Caddie Woodlawn a Musical Drama
- Author: Tom Shelton; Susan C. Hunter; Carol Ryrie Brink
- Cover artist: Bill Shackford
- Language: English
- Genre: Libretto
- Publisher: Samuel French Inc.
- Publication date: 2011
- Publication place: United States
- Media type: Print (paperback)
- Pages: 112
- ISBN: 978-0-573-69857-6

= Caddie Woodlawn (musical) =

Caddie Woodlawn a Musical Drama is a musical based on the novel Caddie Woodlawn by Carol Ryrie Brink. The book, music and lyrics are by Tom Shelton and Susan C. Hunter.

In 1935 Carol Ryrie Brink wrote the Newbery Medal —winning novel,Caddie Woodlawn, based on the childhood of her grandmother, Caroline Woodhouse. She had collected the stories that her grandmother had often recounted of her adventures as a pioneer child settling the wilderness of western Wisconsin in the mid-1800s. It won the Newbery Medal in 1936.

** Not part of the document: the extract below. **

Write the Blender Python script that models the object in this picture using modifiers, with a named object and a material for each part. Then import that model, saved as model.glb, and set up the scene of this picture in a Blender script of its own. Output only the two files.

In the musical, as in the original novel, Caddie, a high-spirited Wisconsin pioneer girl beloved by generations of readers, leads her willing siblings in a series of adventures, not always with the approval of her traditional Bostonian mother. Her father, however, encourages her antics, that she might thrive in the new, tougher ways of the west. In a climax, Caddie single-handedly diffuses a potentially deadly clash between the terrified settlers and the local Dakota tribe through a daring and dangerous act. But her action only deepens her conflict with her mother. Ultimately, Caddie learns invaluable lessons about reconciling the head-strong child she's been, and the responsible adult she is soon to be. Through it all, the sacredness of tradition—passed from one generation to the next—is powerfully dramatized. As one wise friend tells Caddie: "families -- they're our link to forever, lass."

==Background==
Tom and Susan wrote the book, music and lyrics to Caddie Woodlawn, which won the Landers Theatre national playwriting award.
Susan is the granddaughter of Carol Ryrie Brink, who in turn was granddaughter of the real-life Caddie.
The authors use authentic Dakota language for the Native Americans in the story.

== Performances ==
- An article in the Los Angeles Times indicates a workshop production was performed at the Whittier, California Junior Theater in August 1986.
- According to Playwrights Database, the musical as it exists today was first performed March 22, 1992 at the Landers Theater, in Springfield, Missouri after winning a Springfield Little Theatre's national playwriting competition for new musicals, with support by the Missouri Arts council. It was directed by Mick Denniston and starred Danna Weddle as Caddie.
- The musical got its first professional (Actors' Equity Association) production at First Stage Milwaukee in 1996.
- The musical was produced in 2009 by the Red Cedar Youth Stage in Menomonie, Wisconsin. RCYS is part of the Menomonie Theater Guild (MTG), which performs in the Mabel Tainter Center for the Arts (Mabel Tainter Memorial Building). Menomonie is located just 12 miles from the real life location of the novel.
- The musical has been performed by a number of other community theaters around the country. (For information on various productions, see the musical's Facebook page )

==Cast==
- Caddie Woodlawn – Redheaded scamp, reckless and brave, refuses to be "a lady," 13 years old, high-belt alto
- Robert Ireton – A cheery Irishman, taken to singing, dancing, and handing out good advice, bari-tenor
- Annabelle Gray– Cousin to the Woodlawns, a graduate of finishing school, finds Wisconsin "quaint and rustic," soprano
- John Woodlawn – Caddie's father, handsome and gentle, with quiet strength, baritone
- Harriet Woodlawn – Caddie's mother, refined, wants the same for her children, alto
- Tom Woodlawn – Caddie's mischievous older brother, full of fun and pranks, about 14 years old, boy tenor
- Warren Woodlawn – Caddie's younger brother, about 10, always trying to keep up with the other two, full of energy, strong child singer
- Reverend Tanner – The Circuit Rider, hails from Boston, high baritone

==Musical numbers==
Act One
- Wisconsin Welcome - Company
- Wisconsin Anthem - Reverend and Company
- Graveside Hymn - Reverend, Mr. Woodlawn, Mrs Woodlawn and Company
- We Are We - Caddie, Tom, Warren
- Toms Tall Tale - Tom, Warren
- The Oath - Caddie, Tom, Warren
- Quaint and Rustic - Annabelle, Caddie, Tom, Warren

Act Two
- The City of Boston - Caddie, Mrs. Woodlawn
- Breeches and Clogs - Mr. Woodlawn
- Waiting - Company
- O'Grady's Fiddle - Paddy, Company
- A Change in the Wind - Paddy, Caddie
- Paddy's Lament - Paddy
- Epilogue - The Company

There is a Theatre for Young Audiences version that cuts several of the songs for an hour-long production.